The Asus Eee Box B206, priced at around £310, is essentially a netbook without the screen. Under the bonnet, it uses many of the same components, including an Intel Atom processor. Preloaded with Asus' own media-centre software and with only an HDMI port for video output, the B206 is clearly designed to sit next to your HD Ready living-room TV and feed it your digital photos, videos and music tracks.
The B206 is seriously small. In fact, it's so small that you can use a special bracket supplied in the box to bolt it onto the back of any display with standard VESA fixings on the rear. This means you can use it to instantly turn any TV or monitor into an all-in-one-style PC.
This feat of miniaturisation has been accomplished through the use of netbook components, including a 1.6GHz Intel Atom processor. Asus has also included a decently sized 160GB hard drive and a dedicated ATI Mobility Radeon HD 3450 on-board graphics chip to help out the Atom chip with video decoding.
Despite its small size, the B206 is relatively well specified when it comes to connectivity options. There are four USB ports (although one of these is used by the PC's remote-control infrared receiver), an HDMI port, an SD card slot and a stereo audio output that doubles as a digital audio output when used with the small adaptor included in the box. There's also decent wireless support, with both wireless-n Wi-Fi and Bluetooth present.

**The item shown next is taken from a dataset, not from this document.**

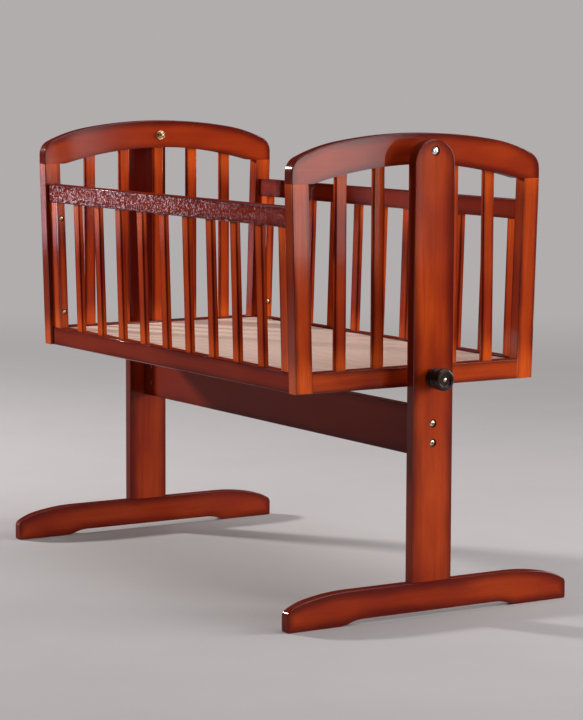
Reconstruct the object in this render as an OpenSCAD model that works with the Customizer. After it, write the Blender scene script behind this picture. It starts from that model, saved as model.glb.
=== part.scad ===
// Swinging baby cradle: a slatted crib hung between two posts on a floor stand.
// X runs along the cradle, Y across it and Z up. The origin is on the floor,
// under the middle of the whole object, lock knob included.

/* [Cradle] */
// Length over the outer faces of the two end panels
cradle_l = 968; // [920:1:1040]
// Width over an end panel at its lower edge
cradle_w_low = 514; // [506:1:522]
// Width over an end panel at the shoulder, where the top rail sits on the stiles
cradle_w_top = 536; // [530:1:544]
// Height of the cradle's underside above the floor
cradle_z = 410; // [404:1:416]
// Height of the top edge of the side panels
side_top_z = 737; // [725:1:745]
// Thickness of the end panel boards
end_t = 25; // [24:1:27]
// Width of an end panel stile
stile_w = 35; // [32:1:38]
// Height of every straight rail
rail_h = 36; // [34:1:40]
// Thickness of the side panel rails
side_rail_t = 22; // [21:1:24]
// Width of a side panel stile
side_stile_w = 34; // [30:1:38]
// Thickness of a side panel stile
side_stile_t = 18; // [16:1:20]
// How far the side panels stand in from the edges of the end panels
side_inset = 5; // [3:1:7]

/* [Arched top rail] */
// Height of the joint between a top rail and its stiles
shoulder_z = 778; // [774:1:782]
// Height of the crown of the arch
arch_z = 863.5; // [860:0.5:868]
// Radius of the crown of the arch
arch_r = 1020; // [960:10:1080]
// Distance from the middle at which the crown turns into the tighter haunches
haunch_y = 165; // [155:1:172]
// Radius of the haunches
haunch_r = 335; // [320:5:350]
// Radius of the rounded shoulders
shoulder_r = 30; // [27:1:33]
// Depth of the top rail at the crown
arch_depth = 55.5; // [53:0.5:58]
// Radius of the arch's lower edge
under_r = 830; // [800:5:860]
// Radius of the curve from the flat of the shoulder into the arch
ogee_r = 40; // [34:1:46]

/* [Slats] */
// Width of a slat
slat_w = 24; // [20:1:28]
// Thickness of a slat
slat_t = 10; // [8:1:12]
// Radius of a slat's long edges
slat_edge_r = 3; // [2:0.5:3.5]
// Depth that each end of a slat is let into its rail
slat_let_in = 10; // [8:1:12]
// Distance between the centres of the end panel slats
end_slat_pitch = 80; // [76:1:84]

/* [Base board] */
// Thickness of the plywood base board
board_t = 9; // [6:1:10]
// Depth of the board's top below the top edge of the bottom rails
board_drop = 3; // [2:1:5]
// Side of the square cleats that carry the board
cleat_s = 18; // [14:1:18]

/* [Stand] */
// Gap between an end panel and its post
swing_gap = 29; // [26:1:32]
// Thickness of the posts and the feet
post_t = 21; // [20:1:24]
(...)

Like most netbooks, the system comes with 1GB of RAM and runs Windows XP Home instead of Vista. As XP Home doesn't include Microsoft's Media Center software, Asus has added its own media-centre software, Eee Cinema. This software is easy to use and works well with the included remote to let you play back your music, photos and video files via your TV or monitor.
Since the B206 draws just 20W of power when its running, it's much more environmentally friendly than a full-blown media-centre PC.
The biggest problem with the B206 is its lack of raw power. The 1.6GHz Atom chip really hasn't got the grunt to handle high-definition video. In theory, the ATI graphics chip should be able to step in and help out the processor with video decoding, but, in reality, this doesn't seem to work too often, presumably because its hardware video-decoding features aren't supported by most software codec packages.
The result is that, although DVD and standard-definition video files play beautifully, the machine struggles to cope with 720p HD video, let alone 1080p 'Full HD' files. For example, although the B206 just about managed to play some sample 720p files in the Xvid and DivX formats, it was quite obviously struggling with the workload and dropping frames. When it came to a Matroska 720p file in the H.264 format, the B206 just couldn't cope. It's not surprising, therefore, that 1080p video is a no-no.
As you would expect, the B206's PCMark05 and 3DMark06 scores were very low. In PCMark05, it clocked up a result of just 1,585, while scoring a measly 1,242 in 3DMark06. Those scores might have been something to get excited about in 1999, but not these days. This sluggishness is felt elsewhere too, as the B206 is relatively slow to load applications like Internet Explorer or the pre-loaded Open Office applications.
We're big fans of the Asus Eee Box B206's small form factor, but its lack of performance power is a major hindrance, especially considering Asus has designed it for a media-centre role. If you want to get high-definition media to your TV, you'd be better off with a dedicated, not to mention cheaper, media streamer, such as the Popcorn Hour A-110 or HDX 1000. The B206 might, however, be worth a look for those who are not yet into HD video and just want a simple, multi-purpose box to let them view media, surf the Web and maybe play undemanding games on their TV.